**WHAT THE TASK REQUIRES**
The first line to copy is the one with "for node in"; the last is the one with "FOLD_ROUND = 1.15". Copy each line in that range exactly, leaving out all others.

__________

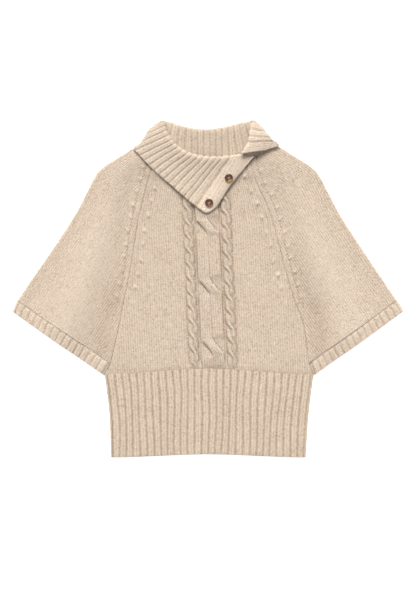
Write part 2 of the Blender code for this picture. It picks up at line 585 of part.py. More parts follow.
def cuff(name, table, corners, side, yarn):
    phase = np.concatenate([[k, k + 0.27, k + 0.73] for k in range(CUFF_RIBS)] + [[CUFF_RIBS]])
    across = phase / CUFF_RIBS
    levels = (SEAM / CUFF_DEPTH, 0.5, 1.0)
    ring = np.array([cuff_ring(table, corners, side, d, across, 6, 3) for d in levels])
    rise = np.zeros(ring.shape[1])
    rise[: len(phase)] = RIB_RISE * rib_profile(phase)
    normal = grid_normals(ring, closed=True)
    normal = normal * np.sign(normal[0, len(phase) // 2, 2])
    outer = ring + normal * (RIB_WALL / 2 + rise)[None, :, None]
    plain = np.array(
        [cuff_ring(table, corners, side, d, np.linspace(0.0, 1.0, 12), 5, 2) for d in levels]
    )
    inward = grid_normals(plain, closed=True)
    inward = inward * -np.sign(inward[0, 6, 2])
    inner = plain + inward * RIB_WALL / 2
    outer[:, len(phase) + 3: len(phase) + 9, 2] = 0.0
    outer[..., 2] = np.maximum(outer[..., 2], 0.0)
    return wall(name, ring, outer, inner, yarn, closed=True)


def unit(v):
    return v / np.maximum(np.linalg.norm(v, axis=-1, keepdims=True), 1e-9)


def collar_controls(places):
    """The nine control points of the collar's sections at places counted in ribs."""
    table = np.array(COLLAR, float)
    values = hermite(table[:, 0], table, places)
    c = dict(zip(COLLAR_COLUMNS, values.T))
    neck = np.column_stack([c["neck_x"], c["neck_y"], c["neck_z"]])
    fold = np.column_stack([c["fold_x"], c["fold_y"], c["fold_z"]])
    flap = np.column_stack([c["flap_x"], c["flap_y"], c["flap_z"]])
    free = np.column_stack([c["free_x"], c["free_y"], c["free_z"]])
    flat = np.array([1.0, 1.0, 0.0])
    ahead = -unit(unit((neck - fold) * flat) + unit((flap - fold) * flat))
    aside = np.column_stack([ahead[:, 1], -ahead[:, 0], ahead[:, 2] * 0.0])
    middle = np.array([0.0, 262.0, 0.0])
    outward = np.sign(np.sum(aside * (fold - middle) * flat, axis=1, keepdims=True))
    aside = aside * outward
    roll = np.radians(c["roll"])[:, None]
    radius = c["radius"][:, None]
    apart = radius * (aside * np.cos(roll) + np.array([0.0, 0.0, 1.0]) * np.sin(roll))
    rim = fold - ahead * COLLAR_WALL / 2
    stand_top = rim - ahead * radius * 1.15 - apart
    flap_top = rim - ahead * radius * 1.15 + apart
    stand = (neck + stand_top) / 2
    stand[:, 2] = c["stand_z"]
    half = (flap_top + flap) / 2
    half[:, 2] = c["half_z"]
    lower = (flap + free) / 2
    lower[:, 2] = free[:, 2] + 0.4 * (flap[:, 2] - free[:, 2])
    return np.stack([neck, stand, stand_top, rim, flap_top, half, flap, lower, free])


SECTION_KNOTS = (0.0, 0.22, 0.42, 0.47, 0.52, 0.66, 0.80, 0.90, 1.0)


def collar_mid(places, levels):
    """Mid surface of the strip: rows by level from the neck edge, 0, to the free edge, 1."""
    controls = collar_controls(places)
    return hermite(SECTION_KNOTS, controls, levels)


def collar(yarn):
    levels = np.array([0.0, 0.2, 0.36, 0.42, 0.445, 0.47, 0.495, 0.52, 0.60, 0.72, 0.86, 1.0])
    ribs = int(END_RIBS) - int(BAND_RIBS)
    phase = [0.0, 0.6, 1.2, 1.8, 2.4]
    for k in range(ribs):
        phase += [BAND_RIBS + k, BAND_RIBS + k + 0.28, BAND_RIBS + k + 0.72]
    phase += [38.0, 38.5, 39.0, STRIP_RIBS]
    phase = np.array(phase)
    mid = collar_mid(phase, levels)
    normal = grid_normals(mid)
    ribbed = (phase >= BAND_RIBS) & (phase <= 38.0)
    rise = np.where(ribbed, COLLAR_RISE * rib_profile(phase), BAND_RISE)
    stand_seen = smooth((phase - 19.5) / 1.5) * (1.0 - smooth((phase - 33.0) / 1.5))
    flap_hidden = smooth((phase - 17.6) / 1.8) * (1.0 - smooth((phase - 33.6) / 1.6))
    stand_part = 1.0 - smooth((levels[:, None] - 0.40) / 0.08)
    share = stand_part * stand_seen[None] + (1.0 - stand_part) * (1.0 - flap_hidden[None])
    outer = mid + normal * (COLLAR_WALL / 2 + rise[None] * share)[..., None]
    plain_at = np.concatenate([
        np.arange(0.0, 15.1, 1.5), np.arange(16.0, 21.1, 0.5), np.arange(22.0, 32.1, 2.0),
        np.arange(32.5, 39.5, 0.5), [STRIP_RIBS],
    ])
    plain_levels = np.array([0.0, 0.2, 0.36, 0.42, 0.47, 0.52, 0.62, 0.80, 1.0])
    plain = collar_mid(plain_at, plain_levels)
    inner = plain - grid_normals(plain) * COLLAR_WALL / 2
    outer[..., 2] = np.maximum(outer[..., 2], 0.0)
    return wall("collar", mid, outer, inner, yarn)


def band_point(x, y):
    """A point of the collar's flap face over x, y, and the face's normal there."""
    places = np.linspace(0.0, 4.0, 81)
    levels = np.linspace(0.56, 1.0, 121)
    mid = collar_mid(places, levels)
    normal = grid_normals(mid)
    face = mid + normal * (COLLAR_WALL / 2 + BAND_RISE)
    away = (face[..., 0] - x) ** 2 + (face[..., 1] - y) ** 2
    k = np.unravel_index(np.argmin(away), away.shape)
    return face[k], normal[k]


def button(name, x, y, z, lean, horn):
    """A turned button with a dished face and four holes, its back on the cloth."""
    if lean:
        up = Vector(lean).normalized()
        at = Vector((x, y, z))
    else:
        point, normal = band_point(x, y)
        up = Vector(normal)
        at = Vector(point) + up * BUTTON_GAP
    r, t = BUTTON_RADIUS, BUTTON_THICK
    profile = (
        (0.0, 0.6 * t), (0.62 * r, 0.6 * t), (0.80 * r, t), (0.93 * r, t),
        (r, 0.7 * t), (r, 0.35 * t), (0.85 * r, 0.0), (0.0, 0.0),
    )
    mesh = bpy.data.meshes.new(name)
    points = [(px * MM, 0.0, pz * MM) for px, pz in profile]
    mesh.from_pydata(points, [(i, i + 1) for i in range(len(points) - 1)], [])
    piece = bpy.data.objects.new(name, mesh)
    bpy.data.collections[COLLECTION].objects.link(piece)
    turned = piece.modifiers.new("Turn", "SCREW")
    turned.axis = "Z"
    turned.steps = 20
    turned.render_steps = 20
    turned.use_merge_vertices = True
    turned.merge_threshold = 0.00001
    bpy.ops.mesh.primitive_cylinder_add(vertices=6, radius=BUTTON_HOLE * MM, depth=4 * t * MM)
    cutter = bpy.context.active_object
    cutter.name = name + "_holes"
    cut = bmesh.new()
    for sx, sy in ((1, 1), (-1, 1), (-1, -1), (1, -1)):
        start = len(cut.verts)
        cut.from_mesh(cutter.data)
        cut.verts.ensure_lookup_table()
        hole = Vector((sx, sy, 0.0)).normalized() * BUTTON_HOLE_AT * MM
        bmesh.ops.translate(cut, vec=hole, verts=cut.verts[start:])
    cut.to_mesh(cutter.data)
    cut.free()
    cutter.hide_render = True
    cutter.display_type = "WIRE"
    for owner in list(cutter.users_collection):
        owner.objects.unlink(cutter)
    bpy.data.collections["cutters"].objects.link(cutter)
    holes = piece.modifiers.new("Holes", "BOOLEAN")
    holes.operation = "DIFFERENCE"
    holes.solver = "EXACT"
    holes.object = cutter
    for thing in (piece, cutter):
        thing.location = at * MM
        thing.rotation_euler = up.to_track_quat("Z", "Y").to_euler()
    mesh.materials.append(horn)
    return piece


def main():
    for old in list(bpy.data.objects):
        bpy.data.objects.remove(old)
    for name in (COLLECTION, "cutters"):
        bpy.context.scene.collection.children.link(bpy.data.collections.new(name))
    yarn = material("oatmeal_yarn", YARN, 0.95)
    horn = material("tortoise_horn", TORTOISE, 0.25)
    front_panel(yarn)
    back_panel(yarn)
    sleeve("sleeve_right", SLEEVE_RIGHT, -1, yarn)
    sleeve("sleeve_left", SLEEVE_LEFT, 1, yarn)
    cuff("cuff_right", SLEEVE_RIGHT, CUFF_RIGHT, -1, yarn)
    cuff("cuff_left", SLEEVE_LEFT, CUFF_LEFT, 1, yarn)
    waistband(yarn)
    collar(yarn)
    for name, x, y, z, lean in BUTTONS:
        button(name, x, y, z, lean, horn)


main()
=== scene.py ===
"""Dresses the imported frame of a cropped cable-knit sweater, laid flat on its back.

Every knitted piece is a fine closed shell on the form of its solid, with its ribs, cables, seam
columns and fashioning marks in the mesh and its single stitches in the material. Lengths in the
tables are millimetres; meshes are made in metres. +X is the viewer's right, +Y runs from the hem
to the neck, +Z is up.
"""

import math

import bmesh
import bpy
import numpy as np
from bpy.props import FloatProperty, FloatVectorProperty, IntProperty, PointerProperty
from mathutils import Matrix, Vector


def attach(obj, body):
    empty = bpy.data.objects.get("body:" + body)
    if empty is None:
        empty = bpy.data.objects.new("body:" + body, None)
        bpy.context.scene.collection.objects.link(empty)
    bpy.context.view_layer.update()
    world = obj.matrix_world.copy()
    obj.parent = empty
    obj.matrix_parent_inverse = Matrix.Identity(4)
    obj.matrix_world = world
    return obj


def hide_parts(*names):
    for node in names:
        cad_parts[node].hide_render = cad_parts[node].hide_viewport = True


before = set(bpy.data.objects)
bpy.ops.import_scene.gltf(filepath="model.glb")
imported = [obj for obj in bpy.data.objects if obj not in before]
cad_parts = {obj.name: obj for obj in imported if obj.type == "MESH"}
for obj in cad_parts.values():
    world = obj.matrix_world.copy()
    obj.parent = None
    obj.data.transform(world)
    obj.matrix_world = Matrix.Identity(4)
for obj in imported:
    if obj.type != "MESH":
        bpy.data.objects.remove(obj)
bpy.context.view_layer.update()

bl_info = {
    "name": "Cropped Cable Sweater",
    "version": (1, 0, 0),
    "blender": (4, 5, 0),
    "location": "View3D > Sidebar > Sweater",
    "description": "Dresses the frame of a cropped cable-knit sweater laid flat",
    "category": "Object",
}

MM = 0.001
UP = np.array([0.0, 0.0, 1.0])
WHITE = (1.0, 1.0, 1.0, 1.0)
TURN = 2.0 * math.pi

# Walls, as in the solids
CLOTH = 2.8
RIB_WALL = 2.4
COLLAR_WALL = 2.0
LAYER_GAP = 0.5
SEAM = 0.16

# Waistband and cuffs
CUFF_DEPTH = 24.0
CUFF_CLEAR = 1.2
FOLD_ROUND = 1.15

# Cable panel: its middle line, the centre rope and the two small ropes
PANEL_X, PANEL_Y, PANEL_LEAN = 1.4, 57.0, -0.044
ROPE_HALF, ROPE_CROSSING_Y = 21.0, 4.0
SIDE_ROPE_AT, SIDE_HALF, SIDE_CROSSING_Y = 34.3, 8.0, 9.0
# Each rope's half width, its run from crossing to crossing and the length of a crossing
ROPE, SIDE_ROPE = (ROPE_HALF, 108.0, 40.0), (SIDE_HALF, 25.5, 17.0)
PANEL_FADE_Y, PANEL_FADE = 165.0, 12.0
FAN, FAN_Y, FAN_RUN = 0.20, 110.0, 110.0

# Narrowing marks beside the raglans: how far up from the waist they begin
MARKS_FROM, MARKS_FADE = 95.0, 60.0

# Smooth column beside the raglans, and their marks' distance, spacing, size and slant
FRONT_COLUMN, SLEEVE_COLUMN = 8.5, 10.0
FRONT_MARKS, SLEEVE_MARKS = (15.5, 26.5, 1.0, 0.45), (15.0, 24.0, 0.9, -0.75)
RAGLAN_POINTS = 81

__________

**ANSWER TO THE TASK**
    for node in names:
        cad_parts[node].hide_render = cad_parts[node].hide_viewport = True


before = set(bpy.data.objects)
bpy.ops.import_scene.gltf(filepath="model.glb")
imported = [obj for obj in bpy.data.objects if obj not in before]
cad_parts = {obj.name: obj for obj in imported if obj.type == "MESH"}
for obj in cad_parts.values():
    world = obj.matrix_world.copy()
    obj.parent = None
    obj.data.transform(world)
    obj.matrix_world = Matrix.Identity(4)
for obj in imported:
    if obj.type != "MESH":
        bpy.data.objects.remove(obj)
bpy.context.view_layer.update()

bl_info = {
    "name": "Cropped Cable Sweater",
    "version": (1, 0, 0),
    "blender": (4, 5, 0),
    "location": "View3D > Sidebar > Sweater",
    "description": "Dresses the frame of a cropped cable-knit sweater laid flat",
    "category": "Object",
}

MM = 0.001
UP = np.array([0.0, 0.0, 1.0])
WHITE = (1.0, 1.0, 1.0, 1.0)
TURN = 2.0 * math.pi

# Walls, as in the solids
CLOTH = 2.8
RIB_WALL = 2.4
COLLAR_WALL = 2.0
LAYER_GAP = 0.5
SEAM = 0.16

# Waistband and cuffs
CUFF_DEPTH = 24.0
CUFF_CLEAR = 1.2
FOLD_ROUND = 1.15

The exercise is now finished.